* **What the task requires**:
Find the lines that hold the word "follow" and return them.

* **Provided material**:
━━━━━━━━

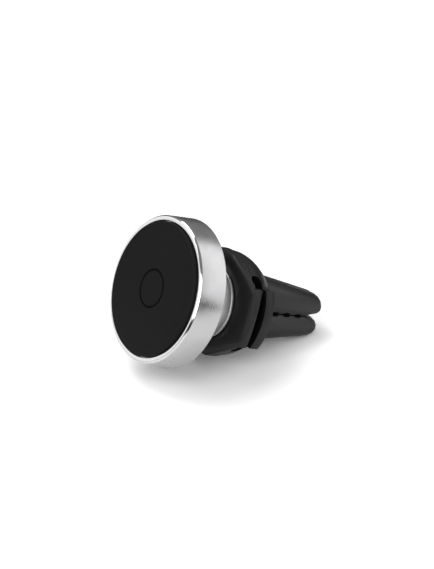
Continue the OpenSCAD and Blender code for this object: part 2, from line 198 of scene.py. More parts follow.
def brushedMetal(name, tilt, look):
    # fine turning lines that follow the radius and the height, with faint smudges
    material, tree, shader = newMaterial(name)
    space = localSpace(tree, tilt)
    split = addNode(tree, "SeparateXYZ")
    tree.links.new(space, split.inputs["Vector"])
    flat = addNode(tree, "CombineXYZ")
    tree.links.new(split.outputs["X"], flat.inputs["X"])
    tree.links.new(split.outputs["Y"], flat.inputs["Y"])
    radius = addNode(tree, "VectorMath", operation="LENGTH")
    tree.links.new(flat.outputs["Vector"], radius.inputs[0])
    reach = addNode(tree, "Math", operation="ADD")
    tree.links.new(radius.outputs["Value"], reach.inputs[0])
    tree.links.new(split.outputs["Z"], reach.inputs[1])
    fine = addNode(tree, "Math", operation="MULTIPLY")
    fine.inputs[1].default_value = look["lines"]
    tree.links.new(reach.outputs["Value"], fine.inputs[0])
    across = addNode(tree, "VectorMath", operation="SCALE", Scale=look["streak"])
    tree.links.new(flat.outputs["Vector"], across.inputs[0])
    bits = addNode(tree, "SeparateXYZ")
    tree.links.new(across.outputs["Vector"], bits.inputs["Vector"])
    lined = addNode(tree, "CombineXYZ")
    tree.links.new(bits.outputs["X"], lined.inputs["X"])
    tree.links.new(bits.outputs["Y"], lined.inputs["Y"])
    tree.links.new(fine.outputs["Value"], lined.inputs["Z"])
    brush = addNode(tree, "TexNoise", Scale=1.0, Detail=5.0, Roughness=0.62)
    tree.links.new(lined.outputs["Vector"], brush.inputs["Vector"])
    smudge = addNode(tree, "TexNoise", Scale=260.0, Detail=3.0, Roughness=0.5)
    tree.links.new(space, smudge.inputs["Vector"])
    tone = mixColour(tree, brush.outputs["Fac"], look["dark"], look["light"])
    tree.links.new(tone.outputs["Color"], shader.inputs["Base Color"])
    rough = mapValue(tree, brush.outputs["Fac"], look["rough"][0], look["rough"][1], 0.25, 0.75)
    worn = addNode(tree, "Math", operation="MULTIPLY")
    tree.links.new(rough, worn.inputs[0])
    tree.links.new(mapValue(tree, smudge.outputs["Fac"], 0.88, 1.14, 0.3, 0.7), worn.inputs[1])
    tree.links.new(worn.outputs["Value"], shader.inputs["Roughness"])
    bump = addNode(tree, "Bump", Strength=look["bump"], Distance=0.00004)
    tree.links.new(brush.outputs["Fac"], bump.inputs["Height"])
    tree.links.new(bump.outputs["Normal"], shader.inputs["Normal"])
    shader.inputs["Metallic"].default_value = 1.0
    return material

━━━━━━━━

* **Expected answer**:
Continue the OpenSCAD and Blender code for this object: part 2, from line 198 of scene.py. More parts follow.
    # fine turning lines that follow the radius and the height, with faint smudges